▸ Directions: Go through the listing beneath this task and return every line that carries the string "origin".
===== Dataset =====
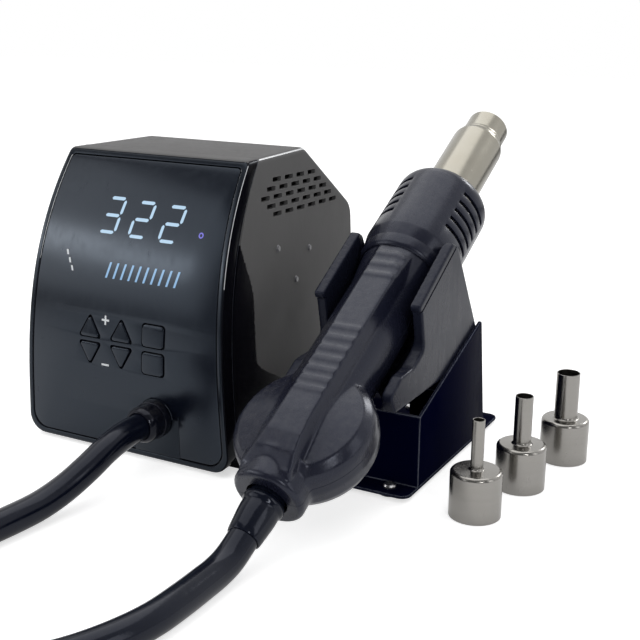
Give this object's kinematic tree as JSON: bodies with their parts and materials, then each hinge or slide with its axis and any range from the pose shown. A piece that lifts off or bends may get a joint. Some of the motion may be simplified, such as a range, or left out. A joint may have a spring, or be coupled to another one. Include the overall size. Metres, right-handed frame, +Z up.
{
  "type": "hot air rework station",
  "caption": "Desktop control box with a dark sloping display panel and keys, a sheet stand with a cradle, a slotted hot air hand-piece on a hose, and slip-on nozzles.",
  "frame": {"origin": "centre of the footprint of the box, stand, hand-piece and nozzles, on the bench top", "axes": "+X to the right seen from the front, +Y to the back, +Z up; the display looks along -Y"},
  "size_m": [0.266, 0.48, 0.1608],
  "materials": {
    "shell_black": "fine grained moulding",
    "gloss_black": "polished moulding",
    "smoked_panel": "polished dark panel",
    "display_white": "diffuse front",
    "board_green": "solder mask",
    "key_gloss": "polished moulding",
    "coil_yellow": "wrapping tape",
    "bare_aluminium": "extruded",
    "inlet_black": "satin moulding",
    "plated_metal": "plated",
    "pip_grey": "smooth",
    "screw_steel": "plated",
    "foot_rubber": "matt",
    "gland_black": "satin moulding",
    "stand_paint": "gloss paint on sheet",
    "cradle_charcoal": "fine grained moulding",
    "grip_charcoal": "fine grained moulding",
    "barrel_steel": "polished, slightly straw from heat",
    "mica_sheet": "rolled mica",
    "ceramic_white": "fired ceramic",
    "heater_wire": "resistance wire",
    "reed_glass": "clear",
    "nozzle_steel": "spun and brushed",
    "hose_rubber": "satin"
  },
  "bodies": {
    "station": {"housing": "shell_black", "base_pan": "shell_black", "bezel": "gloss_black", "lens_panel": "smoked_panel", "display_module": "display_white", "control_board": "board_green", "power_board": "board_green", "transformer": "coil_yellow", "heatsink": "bare_aluminium", "mains_inlet": "inlet_black", "inlet_pins": "plated_metal", "rocker_frame": "inlet_black", "side_pips": "pip_grey", "case_screws": "screw_steel", "rubber_feet": "foot_rubber", "gland_body": "gland_black", "gland_nut": "gland_black", "gland_locknut": "gland_black", "stand_bracket": "stand_paint", "cradle_shelf": "stand_paint", "cradle": "cradle_charcoal", "cradle_magnet": "plated_metal", "cradle_screws": "screw_steel", "stand_screws": "screw_steel", "stand_feet": "foot_rubber", "hose_station_run": "hose_rubber", "hose_coil": "hose_rubber", "hose_hand_run": "hose_rubber"},
    "hand_piece": {"grip_front": "grip_charcoal", "grip_rear": "grip_charcoal", "intake_grille": "grip_charcoal", "grip_screws": "screw_steel", "vent_collar": "grip_charcoal", "heater_barrel": "barrel_steel", "mica_tube": "mica_sheet", "heater_core": "ceramic_white", "heater_coil": "heater_wire", "hand_board": "board_green", "reed_switch": "reed_glass", "blower_motor": "plated_metal", "hose_relief": "hose_rubber"},
    "key_temp_up": {"key_temp_up": "key_gloss"},
    "key_temp_down": {"key_temp_down": "key_gloss"},
    "key_air_up": {"key_air_up": "key_gloss"},
    "key_air_down": {"key_air_down": "key_gloss"},
    "key_mode": {"key_mode": "key_gloss"},
    "key_set": {"key_set": "key_gloss"},
    "mains_rocker": {"rocker": "inlet_black"},
    "blower_wheel": {"impeller": "gland_black", "impeller_shaft": "plated_metal"},
    "nozzle_small": {"nozzle_small": "nozzle_steel"},
    "nozzle_medium": {"nozzle_medium": "nozzle_steel"},
    "nozzle_large": {"nozzle_large": "nozzle_steel"}
  },
  "joints": [
    {"name": "key_temp_up_press", "type": "slide", "parent": "station", "child": "key_temp_up", "axis": [0, 1, 0], "range_m": [0, 0.001], "stiffness_N_per_m": 300},
    {"name": "key_temp_down_press", "type": "slide", "parent": "station", "child": "key_temp_down", "axis": [0, 1, 0], "range_m": [0, 0.001], "stiffness_N_per_m": 300},
    {"name": "key_air_up_press", "type": "slide", "parent": "station", "child": "key_air_up", "axis": [0, 1, 0], "range_m": [0, 0.001], "stiffness_N_per_m": 300},
    {"name": "key_air_down_press", "type": "slide", "parent": "station", "child": "key_air_down", "axis": [0, 1, 0], "range_m": [0, 0.001], "stiffness_N_per_m": 300},
    {"name": "key_mode_press", "type": "slide", "parent": "station", "child": "key_mode", "axis": [0, 1, 0], "range_m": [0, 0.001], "stiffness_N_per_m": 300},
    {"name": "key_set_press", "type": "slide", "parent": "station", "child": "key_set", "axis": [0, 1, 0], "range_m": [0, 0.001], "stiffness_N_per_m": 300},
    {"name": "mains_rocker_tilt", "type": "hinge", "parent": "station", "child": "mains_rocker", "pos_m": [-0.0525, 0.1, 0.034], "axis": [0, 0, -1], "range_deg": [0, 16]},
    {"name": "hand_piece_lift", "type": "slide", "parent": "station", "child": "hand_piece", "axis": [0, -0.5, 0.866], "range_m": [0, 0.06]},
    {"name": "blower_spin", "type": "hinge", "parent": "hand_piece", "child": "blower_wheel", "pos_m": [0.04296, -0.07133, 0.0408], "axis": [-0.0122, -0.4999, 0.866], "continuous": true},
    {"name": "nozzle_small_lift", "type": "slide", "parent": "station", "child": "nozzle_small", "axis": [0, 0, 1], "range_m": [0, 0.06]},
    {"name": "nozzle_medium_lift", "type": "slide", "parent": "station", "child": "nozzle_medium", "axis": [0, 0, 1], "range_m": [0, 0.06]},
    {"name": "nozzle_large_lift", "type": "slide", "parent": "station", "child": "nozzle_large", "axis": [0, 0, 1], "range_m": [0, 0.06]}
  ]
}
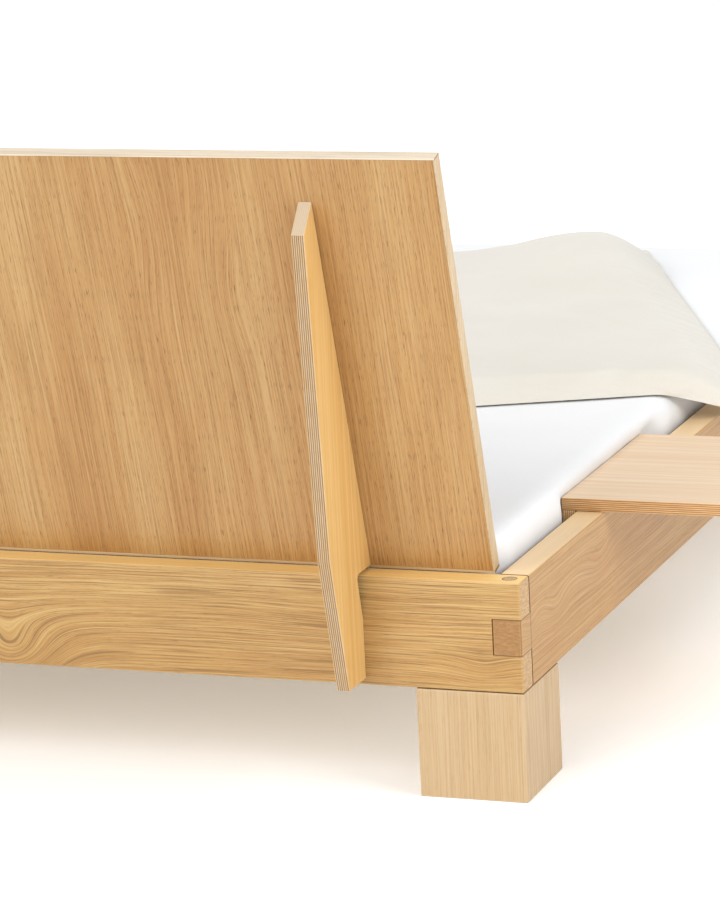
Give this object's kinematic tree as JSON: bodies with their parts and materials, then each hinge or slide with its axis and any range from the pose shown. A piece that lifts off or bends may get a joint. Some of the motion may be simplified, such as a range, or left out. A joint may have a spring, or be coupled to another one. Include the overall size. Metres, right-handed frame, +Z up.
{
  "type": "platform bed",
  "caption": "Low oak platform bed: finger-jointed frame on block feet, leaning headboard on plywood brackets, hook-on bedside shelf, slatted base, mattress and folded duvet.",
  "frame": {"origin": "centre of the whole object's bounding box, at floor level", "axes": "+Z up, +Y towards the head end, +X towards the bed's left side, seen from above with the head end at the top it points right; the bedside shelf is on the -X side"},
  "size_m": [2.224, 2.2446, 0.8826],
  "materials": {
    "solid_oak": "satin",
    "foot_oak": "satin",
    "oak_veneer": "satin",
    "oak_lipping": "satin",
    "plywood": "satin",
    "shelf_ply": "satin",
    "slat_pine": "matte",
    "zinc_steel": "satin",
    "white_cotton": "matte",
    "cream_cotton": "matte"
  },
  "bodies": {
    "frame": {"head_rail": "solid_oak", "foot_rail": "solid_oak", "side_rail_right": "solid_oak", "side_rail_left": "solid_oak", "corner_dowel_head_right": "foot_oak", "foot_head_right": "foot_oak", "foot_bolt_head_right": "zinc_steel", "corner_dowel_head_left": "foot_oak", "foot_head_left": "foot_oak", "foot_bolt_head_left": "zinc_steel", "corner_dowel_foot_right": "foot_oak", "foot_foot_right": "foot_oak", "foot_bolt_foot_right": "zinc_steel", "corner_dowel_foot_left": "foot_oak", "foot_foot_left": "foot_oak", "foot_bolt_foot_left": "zinc_steel", "headboard_panel": "oak_veneer", "headboard_lipping_bottom": "oak_lipping", "headboard_lipping_top": "oak_lipping", "headboard_lipping_right": "oak_lipping", "headboard_lipping_left": "oak_lipping", "headboard_bracket_right": "plywood", "bracket_bolt_right_1": "zinc_steel", "bracket_bolt_right_2": "zinc_steel", "panel_screw_right_1": "zinc_steel", "panel_screw_right_2": "zinc_steel", "headboard_bracket_left": "plywood", "bracket_bolt_left_1": "zinc_steel", "bracket_bolt_left_2": "zinc_steel", "panel_screw_left_1": "zinc_steel", "panel_screw_left_2": "zinc_steel", "slat_ledger_right": "slat_pine", "slat_ledger_left": "slat_pine", "centre_beam": "slat_pine", "beam_shoe_head": "slat_pine", "beam_shoe_foot": "slat_pine", "centre_leg": "foot_oak", "slat_01": "slat_pine", "slat_02": "slat_pine", "slat_03": "slat_pine", "slat_04": "slat_pine", "slat_05": "slat_pine", "slat_06": "slat_pine", "slat_07": "slat_pine", "slat_08": "slat_pine", "slat_09": "slat_pine", "slat_10": "slat_pine", "slat_11": "slat_pine", "slat_12": "slat_pine", "slat_13": "slat_pine", "slat_14": "slat_pine"},
    "shelf": {"shelf_board": "shelf_ply", "shelf_inner_cleat": "plywood", "shelf_outer_cleat": "plywood", "shelf_dowel_inner_1": "foot_oak", "shelf_dowel_inner_2": "foot_oak", "shelf_dowel_outer_1": "foot_oak", "shelf_dowel_outer_2": "foot_oak"},
    "mattress": {"mattress": "white_cotton"},
    "duvet": {"duvet": "cream_cotton"}
  },
  "joints": [
    {"name": "shelf_slide", "type": "slide", "parent": "frame", "child": "shelf", "axis": [0, 1, 0], "range_m": [-0.04, 0.29]},
    {"name": "mattress_lift", "type": "slide", "parent": "frame", "child": "mattress", "axis": [0, 0, 1], "range_m": [0, 0.25]},
    {"name": "duvet_lift", "type": "slide", "parent": "mattress", "child": "duvet", "axis": [0, 0, 1], "range_m": [0, 0.3]}
  ]
}
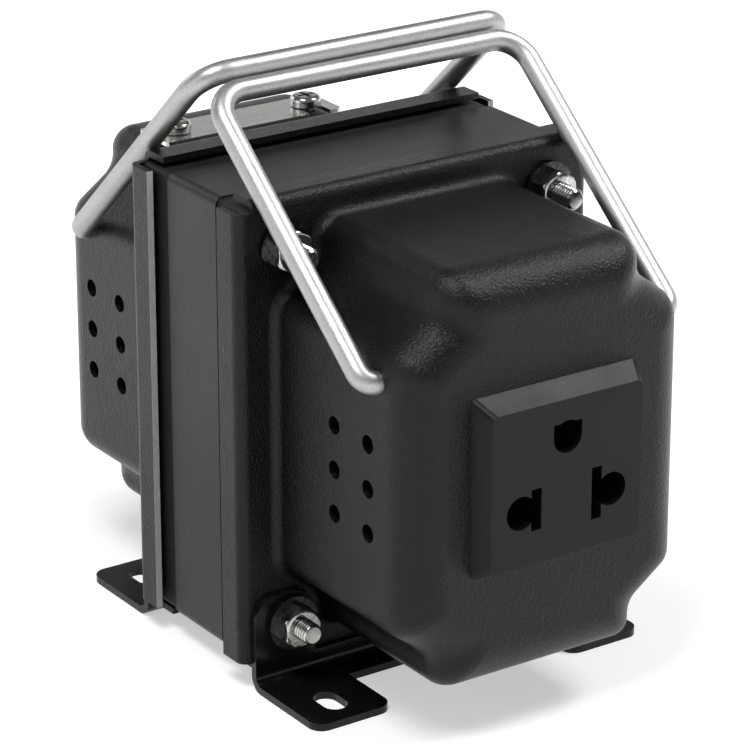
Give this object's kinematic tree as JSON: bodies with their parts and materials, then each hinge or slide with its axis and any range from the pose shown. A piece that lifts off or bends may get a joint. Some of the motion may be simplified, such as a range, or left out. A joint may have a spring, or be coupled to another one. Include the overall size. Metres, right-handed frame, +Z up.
{
  "type": "travel voltage converter",
  "caption": "Travel voltage converter: laminated core between two black drawn covers, output socket, selector guard, folding handles and slotted feet.",
  "frame": {"origin": "under the middle of the whole object at rest, on the surface that the feet stand on", "axes": "+X to the right as the socket is faced, +Y from the socket to the back, +Z up"},
  "size_m": [0.0748, 0.128, 0.1102],
  "materials": {
    "cover_paint": "fine textured powder coat",
    "foot_paint": "glossy black",
    "core_steel": "black varnish over stacked sheet edges",
    "band_steel": "smooth satin dark grey",
    "handle_steel": "satin nickel plate",
    "bright_fasteners": "bright nickel plate",
    "washer_steel": "zinc plate",
    "guard_nickel": "bright nickel plate",
    "socket_plastic": "satin black",
    "inner_plastic": "moulded",
    "knob_plastic": "satin red",
    "contact_brass": "bright",
    "winding_enamel": "enamelled copper",
    "insulating_film": "film",
    "cutout_case": "cream",
    "fuse_glass": "clear",
    "grommet_rubber": "matt",
    "lead_insulation": "PVC"
  },
  "bodies": {
    "chassis": {"front_cover": "cover_paint", "rear_cover": "cover_paint", "front_foot_rail": "foot_paint", "rear_foot_rail": "foot_paint", "core_e_laminations": "core_steel", "core_i_laminations": "core_steel", "core_band": "band_steel", "through_bolts": "bright_fasteners", "bolt_nuts": "bright_fasteners", "guard_screws": "bright_fasteners", "fuse_holder_nut": "bright_fasteners", "bolt_washers": "washer_steel", "socket_face": "socket_plastic", "fuse_holder_body": "socket_plastic", "socket_housing": "inner_plastic", "bobbin": "inner_plastic", "selector_body": "inner_plastic", "left_line_contact": "contact_brass", "right_line_contact": "contact_brass", "ground_contact": "contact_brass", "selector_tags": "contact_brass", "front_coil_tags": "contact_brass", "rear_coil_tags": "contact_brass", "fuse_terminal": "contact_brass", "primary_winding": "winding_enamel", "secondary_winding": "winding_enamel", "interlayer_film": "insulating_film", "winding_tape": "insulating_film", "thermal_cutout": "cutout_case", "cord_grommet": "grommet_rubber", "left_socket_lead": "lead_insulation", "right_socket_lead": "lead_insulation", "left_selector_lead": "lead_insulation", "right_selector_lead": "lead_insulation", "fuse_lead": "lead_insulation"},
    "front_handle": {"front_handle": "handle_steel"},
    "rear_handle": {"rear_handle": "handle_steel"},
    "guard_plate": {"guard_plate": "guard_nickel"},
    "selector_slider": {"selector_slider": "knob_plastic"},
    "fuse_cap": {"fuse_cap": "socket_plastic", "fuse": "fuse_glass"}
  },
  "joints": [
    {"name": "front_handle_swing", "type": "hinge", "parent": "chassis", "child": "front_handle", "pos_m": [0, -0.0506, 0.0675], "axis": [1, 0, 0], "range_deg": [0, 218]},
    {"name": "rear_handle_swing", "type": "hinge", "parent": "chassis", "child": "rear_handle", "pos_m": [0, 0.0432, 0.0675], "axis": [-1, 0, 0], "range_deg": [0, 212]},
    {"name": "guard_swing", "type": "hinge", "parent": "chassis", "child": "guard_plate", "pos_m": [-0.0143, 0.0377, 0.0844], "axis": [0, 0, 1], "range_deg": [0, 100]},
    {"name": "selector_slide", "type": "slide", "parent": "chassis", "child": "selector_slider", "axis": [1, 0, 0], "range_m": [0, 0.006]},
    {"name": "fuse_cap_turn", "type": "hinge", "parent": "chassis", "child": "fuse_cap", "pos_m": [0.012, 0.0553, 0.036], "axis": [0, 1, 0], "range_deg": [0, 90]}
  ]
}
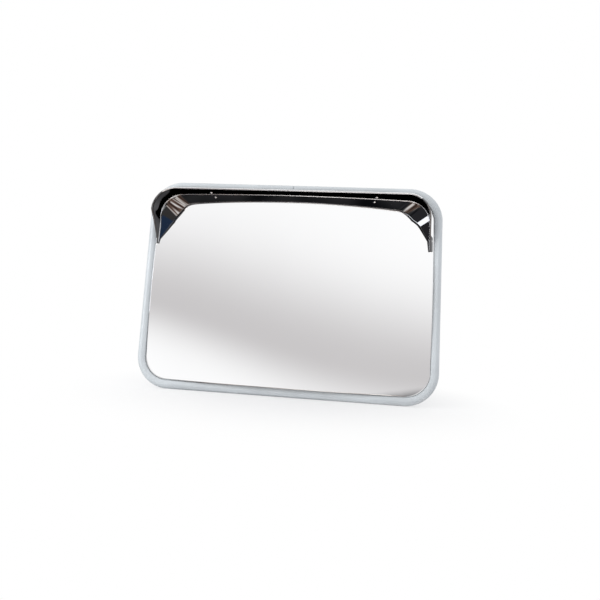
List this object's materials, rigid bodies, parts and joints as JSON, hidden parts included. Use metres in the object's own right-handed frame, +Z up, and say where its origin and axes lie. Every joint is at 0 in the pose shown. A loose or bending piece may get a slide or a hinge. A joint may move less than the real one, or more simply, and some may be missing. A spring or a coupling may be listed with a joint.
{
  "type": "convex security mirror",
  "caption": "Rectangular convex wall mirror with rounded corners, a grey edge trim, a polished visor hood over its top edge and a pan and tilt wall bracket behind.",
  "frame": {"origin": "middle of the wall plate's back face, on the wall", "axes": "+Y into the wall, the mirror looks along -Y, +X to the right as seen when facing along +Y, +Z up"},
  "size_m": [0.64, 0.143, 0.456],
  "materials": {
    "mirror": "polished acrylic mirror sheet",
    "trim": "pale grey satin soft vinyl",
    "seal": "black closed-cell foam",
    "hood_steel": "dark mirror polish",
    "spring_steel": "bright spring steel",
    "rivet": "bright",
    "shell": "grained grey moulding",
    "galvanised": "galvanised",
    "zinc": "bright zinc plate",
    "bracket_paint": "grey powder coat",
    "fibre": "red-brown vulcanised fibre",
    "nylon": "natural nylon",
    "casting": "die-cast, tumbled"
  },
  "bodies": {
    "wall_mount": {"wall_bracket": "bracket_paint", "pan_bolt": "zinc", "pan_washers": "zinc", "pan_nut": "zinc"},
    "swivel": {"swivel_block": "casting", "pan_bush": "nylon", "tilt_bush": "nylon", "pan_friction_washers": "fibre", "tilt_friction_washers": "fibre"},
    "mirror_head": {"mirror_face": "mirror", "edge_trim": "trim", "rim_seal": "seal", "hood": "hood_steel", "hood_clips": "spring_steel", "hood_rivets": "rivet", "back_shell": "shell", "stiffener_plate": "galvanised", "head_bolts": "zinc", "head_washers": "zinc", "head_lock_washers": "spring_steel", "head_nuts": "zinc", "tilt_clevis": "bracket_paint", "tilt_bolt": "zinc", "tilt_washers": "zinc", "tilt_nut": "zinc"}
  },
  "joints": [
    {"name": "pan", "type": "hinge", "parent": "wall_mount", "child": "swivel", "pos_m": [0, -0.022, 0], "axis": [0, 0, 1], "range_deg": [-12, 12]},
    {"name": "tilt", "type": "hinge", "parent": "swivel", "child": "mirror_head", "pos_m": [0, -0.038, 0], "axis": [1, 0, 0], "range_deg": [-15, 15]}
  ]
}
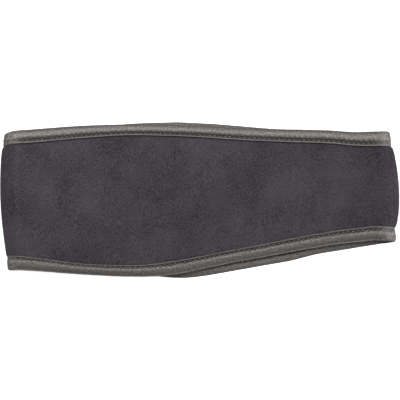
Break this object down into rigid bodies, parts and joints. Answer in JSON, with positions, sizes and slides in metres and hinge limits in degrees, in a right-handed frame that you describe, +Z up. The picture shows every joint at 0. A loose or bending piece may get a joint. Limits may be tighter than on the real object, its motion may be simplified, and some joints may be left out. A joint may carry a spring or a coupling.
{
  "type": "ear warmer headband",
  "caption": "Wide fleece ear warmer headband with elastic binding on both edges, lying flat and folded double; a closed loop worn round the head over the ears.",
  "frame": {"origin": "on the surface that the headband lies on, under the middle of its bounding box", "axes": "+X from the forehead fold to the nape fold, +Y from the lower edge to the upper edge, +Z up from the surface"},
  "size_m": [0.2496, 0.0974, 0.0187],
  "materials": {
    "fleece": "matt brushed polyester fleece, charcoal",
    "binding": "satin knitted elastic tape, warm grey"
  },
  "bodies": {
    "root": {"fleece_band": "fleece", "upper_binding": "binding", "lower_binding": "binding"}
  },
  "joints": []
}
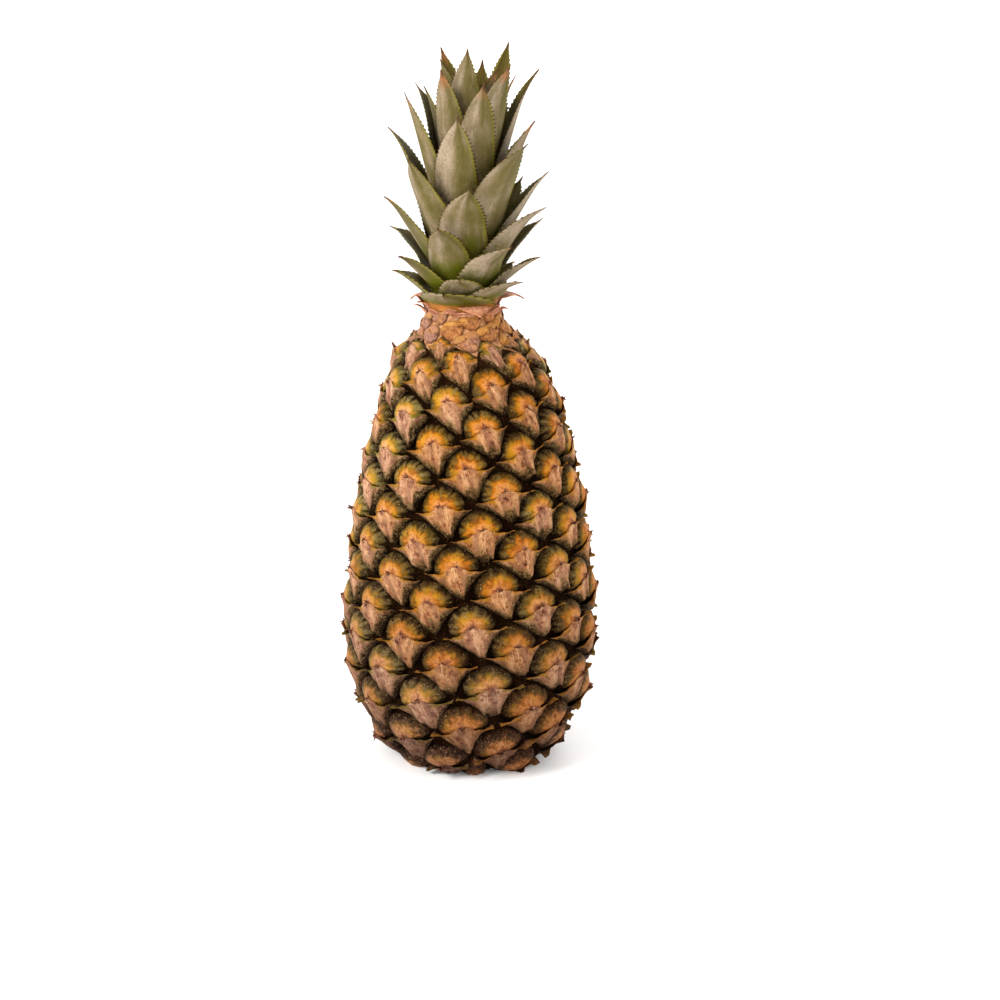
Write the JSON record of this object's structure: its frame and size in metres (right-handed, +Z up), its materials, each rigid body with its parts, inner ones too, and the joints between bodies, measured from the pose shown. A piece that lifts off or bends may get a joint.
=====
▸ Full solution:
  "frame": {"origin": "centre of the footprint of the box, stand, hand-piece and nozzles, on the bench top", "axes": "+X to the right seen from the front, +Y to the back, +Z up; the display looks along -Y"},
  "frame": {"origin": "centre of the whole object's bounding box, at floor level", "axes": "+Z up, +Y towards the head end, +X towards the bed's left side, seen from above with the head end at the top it points right; the bedside shelf is on the -X side"},
  "frame": {"origin": "under the middle of the whole object at rest, on the surface that the feet stand on", "axes": "+X to the right as the socket is faced, +Y from the socket to the back, +Z up"},
List this object's materials, rigid bodies, parts and joints as JSON, hidden parts included. Use metres in the object's own right-handed frame, +Z up, and say where its origin and axes lie. Every joint is at 0 in the pose shown. A loose or bending piece may get a slide or a hinge. A joint may move less than the real one, or more simply, and some may be missing. A spring or a coupling may be listed with a joint.
  "frame": {"origin": "middle of the wall plate's back face, on the wall", "axes": "+Y into the wall, the mirror looks along -Y, +X to the right as seen when facing along +Y, +Z up"},
  "frame": {"origin": "on the surface that the headband lies on, under the middle of its bounding box", "axes": "+X from the forehead fold to the nape fold, +Y from the lower edge to the upper edge, +Z up from the surface"},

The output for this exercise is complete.